With modeling, my students are expected to learn cooperatively through daily white boarding of conceptual and mathematical problems, small group and whole-class discussions, whiteboard presentations, and lab activities. Because we have mostly shifted the cognitive load onto our students to demonstrate their level of learning daily, they are forced to make constant, adjustments to minor failures in their learning understanding instead of large sweeping adjustments after taking their summative assessments. I know and they know what their level of understanding is, what they need to practice more every day.

In my opinion, that is really the point of having a growth mindset. It’s not as much about bouncing back from catastrophic setbacks as it is an ongoing practice of living ones life and the small, continuous choices we make along to way to get better. These small choices become our habits and our habits become our identity and our reality. If we change the habits, we change the outcome.

This process of learning science is something that I am very passionate about. Over the last 2 years, I have really transitioned a great deal in my philosophy of teaching. I’ve come to realize that just because I taught it doesn’t necessarily mean they learned it. I would often lecture through countless PowerPoint slides, droning on about this or that and the learning was a very passive process for my students. I didn’t truly know where each student was in their level of learning because I was operating on the assumption that students were getting it because they were paying attention, asking occasional questions, etc.

What I have come to realize is that by simply telling kids what to learn, I was simply creating compliant students, but not committed students. The highly motivated students developed algorithms for learning, but only at the surface level.

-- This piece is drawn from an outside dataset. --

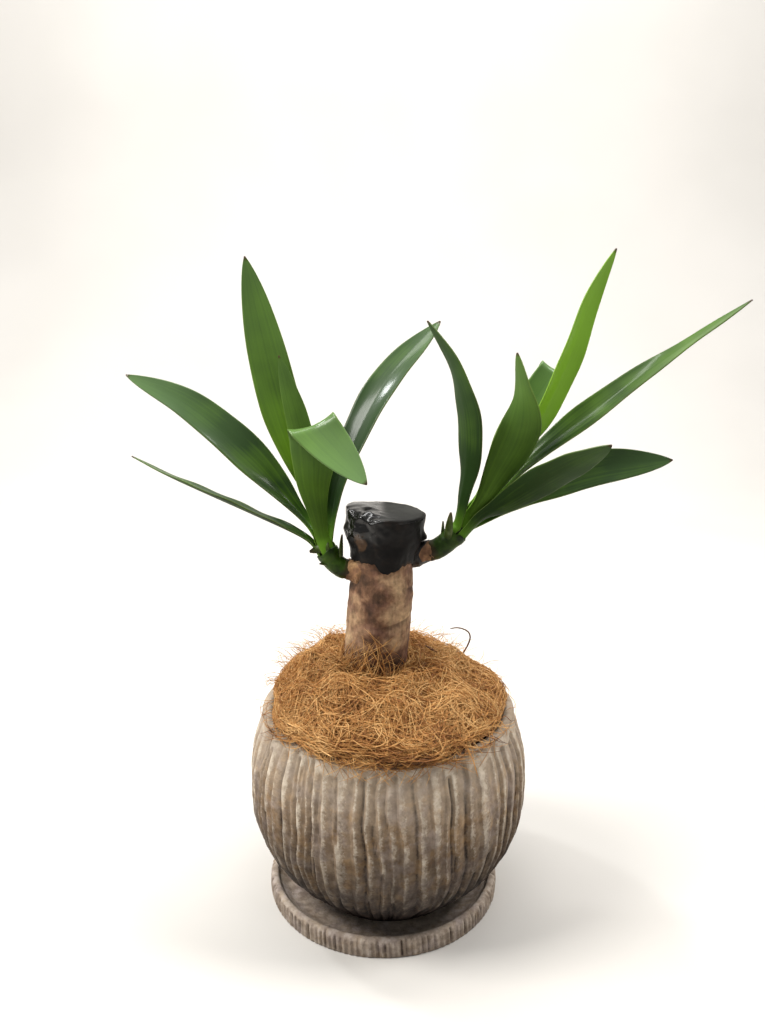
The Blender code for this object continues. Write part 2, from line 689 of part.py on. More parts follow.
def leaf_sections(leaf):
    """A leaf from its base, wrapped round the shoot in its layer, to its tip."""
    axis = shoot_path(leaf.shoot)
    start = leaf.shoot.layer_starts[leaf.layer] + 3 * GAP
    end = leaf.sheath_end * MM
    layer_radius = LAYER_RADII[leaf.layer]
    sheath = [axis.point(d) + layer_radius * outward(axis, d, leaf.azimuth)
              for d in (start, mix(start, end, 0.5), end)]
    path = Path(sheath + [Vector(p) * MM for p in leaf.centre])
    sheath_length = end - start
    blade_length = path.length - sheath_length
    facing = Vector(leaf.facing)
    tip_facing = Vector(leaf.tip_facing) if leaf.tip_facing else facing
    rows = []
    for k in range(leaf.stations + 1):
        distance = path.length * (k / leaf.stations) ** 1.4
        share = max(0.0, distance - sheath_length) / blade_length
        tangent = path.tangent(distance)
        looks = -outward(axis, start + min(distance, sheath_length), leaf.azimuth)
        looks = mix(looks, facing, smooth(share / 0.4))
        looks = mix(looks, tip_facing, smooth((share - 0.4) / 0.45))
        looks = (looks - tangent * looks.dot(tangent)).normalized()
        across = tangent.cross(looks)
        half_angle = mix(SHEATH_HALF_ANGLE, BLADE_HALF_ANGLE, smooth(share / 0.35))
        half_angle = mix(half_angle, TIP_HALF_ANGLE, smooth((share - 0.5) / 0.5))
        half_width = blade_half_width(leaf, share)
        rows.append((path.point(distance), looks, across, half_width, half_angle, tangent))
    sections = [leaf_section(*row[:5]) for row in rows]
    if leaf.fold:
        crease_row = min(rows, key=lambda row: (row[0] - Vector(leaf.fold.point) * MM).length)
        upward, underside = crease_row[5], -crease_row[1]
        sections = [tuple([fold_point(p, leaf.fold, upward, underside) for p in side] for side in section)
                    for section in sections]
    return sections


def build_leaf(name, leaf, material):
    return make_object(name, blade_mesh(leaf_sections(leaf)), material)


def bract_object(name, bract, material):
    """A small dry scale: a short pointed blade with its base sunk in the stem."""
    base, tip = Vector(bract.base) * MM, Vector(bract.tip) * MM
    tangent = (tip - base).normalized()
    looks = Vector(bract.facing)
    looks = (looks - tangent * looks.dot(tangent)).normalized()
    across = tangent.cross(looks)
    sections = []
    for share, width in ((0.0, 0.8), (0.35, 1.0), (0.7, 0.62), (1.0, 0.12)):
        half_width = bract.width * MM / 2 * width
        sections.append(leaf_section(mix(base, tip, share), looks, across, half_width, math.radians(35)))
    return make_object(name, blade_mesh(sections), material)


def build_stem(shoot):
    """A shoot's stem, stepped in where each layer of leaves grows from it, with its scales."""
    path = shoot_path(shoot)
    starts = shoot.layer_starts
    profile = [(0.0, shoot.radius), (0.5 * starts[0], shoot.radius * 0.97), (starts[0], shoot.radius)]
    for start, radius, after in zip(starts, STEM_STEP_RADII, starts[1:] + (shoot.bud_end,)):
        profile += [(start + 0.05 * MM, radius), (mix(start, after, 0.5), radius), (after, radius)]
    profile[-1] = (shoot.bud_end, 0.6 * MM)
    rings = [stem_ring(path, distance, radius) for distance, radius in profile]
    material = make_material(shoot.name + "_shoot_green", "4B6A22", 0.5)
    stem = make_object(shoot.name + "_stem_body", loft(rings), material)
    scales = [bract_object("%s_scale_%d" % (shoot.name, k), bract, material)
              for k, bract in enumerate(BRACTS[shoot.name])]
    return combine(shoot.name + "_shoot_stem", stem, scales, material)


def build_leaves():
    deep = make_material("leaf_green", "3F6B1E", 0.35)
    young = make_material("young_leaf_green", "6D9430", 0.4)
    pale = ("left_leaf_4", "right_leaf_4")
    for name, leaf in LEAVES.items():
        build_leaf(name, leaf, young if name in pale else deep)


def main():
    clear_scene()
    build_saucer()
    build_pot()
    build_soil()
    build_cane()
    build_coir()
    build_seal()
    build_stem(LEFT_SHOOT)
    build_stem(RIGHT_SHOOT)
    build_leaves()


main()
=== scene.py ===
# %% [markdown]
# # A potted yucca
# A short piece of yucca cane stands in a fluted stoneware pot, on a saucer. Two leafy shoots grow from its
# sides, its cut top is painted with black wound sealant, and coconut fibre (coir) covers the soil. The
# imported CAD model gives the size and place of every piece, so it is loaded first. Nothing made here may
# grow the plant or the pot past it.

# %% Load the CAD model
import functools
import math
import random

import bmesh
import bpy
import numpy as np
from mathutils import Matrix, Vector, noise


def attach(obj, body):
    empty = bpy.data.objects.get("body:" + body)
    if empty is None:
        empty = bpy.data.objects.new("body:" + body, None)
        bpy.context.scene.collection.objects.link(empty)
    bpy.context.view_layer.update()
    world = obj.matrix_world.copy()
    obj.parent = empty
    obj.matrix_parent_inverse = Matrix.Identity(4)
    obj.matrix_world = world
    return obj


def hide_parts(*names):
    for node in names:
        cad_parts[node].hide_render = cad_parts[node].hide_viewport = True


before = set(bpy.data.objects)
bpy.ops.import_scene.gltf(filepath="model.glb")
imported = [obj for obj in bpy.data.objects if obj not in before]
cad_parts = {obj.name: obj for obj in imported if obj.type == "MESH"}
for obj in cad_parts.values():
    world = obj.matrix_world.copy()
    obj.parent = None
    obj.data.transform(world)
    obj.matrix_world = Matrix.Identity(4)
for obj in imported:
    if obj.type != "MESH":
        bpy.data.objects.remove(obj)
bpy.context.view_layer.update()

MM = 0.001
FULL_TURN = 2 * math.pi
print("CAD nodes:", len(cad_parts))

# %% [markdown]
# ## The camera
# The photograph looks down a little on the plant from close by. The camera could
# be placed by eye, but here its height, its tilt and its lens were worked out
# from how the round rims of the pot and saucer look as ellipses, so that the
# finished picture can be laid over the photograph.

# %% Camera
IMAGE_WIDTH, IMAGE_HEIGHT = 765, 1024
SENSOR_MM = 36.0
FOCAL_PIXELS = 890.0
CAMERA_PLACE = (-0.0006, -0.478, 0.358)
LOOKS_DOWN = 14.5

camera_data = bpy.data.cameras.new("camera")
camera_data.sensor_width = SENSOR_MM
camera_data.lens = FOCAL_PIXELS * SENSOR_MM / max(IMAGE_WIDTH, IMAGE_HEIGHT)
camera_data.clip_start = 0.02
camera = bpy.data.objects.new("camera", camera_data)
camera.location = CAMERA_PLACE
camera.rotation_euler = (math.radians(90 - LOOKS_DOWN), 0, 0)
bpy.context.scene.collection.objects.link(camera)
bpy.context.scene.camera = camera
print("camera lens: %.1f mm" % camera_data.lens)

# %% [markdown]
# ## Nodes and colours
# A material in Blender is a small graph of nodes. A few helpers keep the recipes
# below short: one turns a colour from its usual hex code to the linear values
# that the shader needs, one sets or links the inputs of a node, one adds a node
# and feeds it, and one turns the real size of a pattern into its scale.

# %% Helpers for materials
# The output meant where only a node is named, what a kind of node is nearly
# always set to, and the inputs of a node that mixes two colours.
MAIN_OUTPUT = {"Attribute": "Fac", "TexCoord": "Object", "NewGeometry": "Normal"}
USUAL_SETTINGS = {"Mix": {"data_type": "RGBA"}}
SHARE, FIRST, SECOND = 0, 6, 7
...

Much of this learning was not retained because the cognitive load was mostly on me as a teacher. Through shifting the cognitive load to my students, I now every single day where all of my students are at in their level of understanding.

I rarely lecture anymore. Instead I facilitate a process of learning and discovery, which is much more challenging. When we whiteboard, students work cooperatively on challenging problems, develop strategies together, present their learning to the class, and are unable to hide or opt out of learning. They are “minds-on” for the entire class. They know what they know and what they need more practice on. They ask better, more targeted questions. As a teacher, I circulate through the room more, interact with my students more, and develop more positive relationships with my students.

In my mind, this is what effective instruction is. Students are at the center of the learning process, are engaged, are communicating with one another, and are sharing ideas with one another. The teacher takes a more peripheral role by asking better, more targeted questions and providing more individualized feedback, respecting that each student’s level of understanding and learning needs is unique and evolving. This has led to much better outcomes for our students and a stronger performance and passion for chemistry among my students.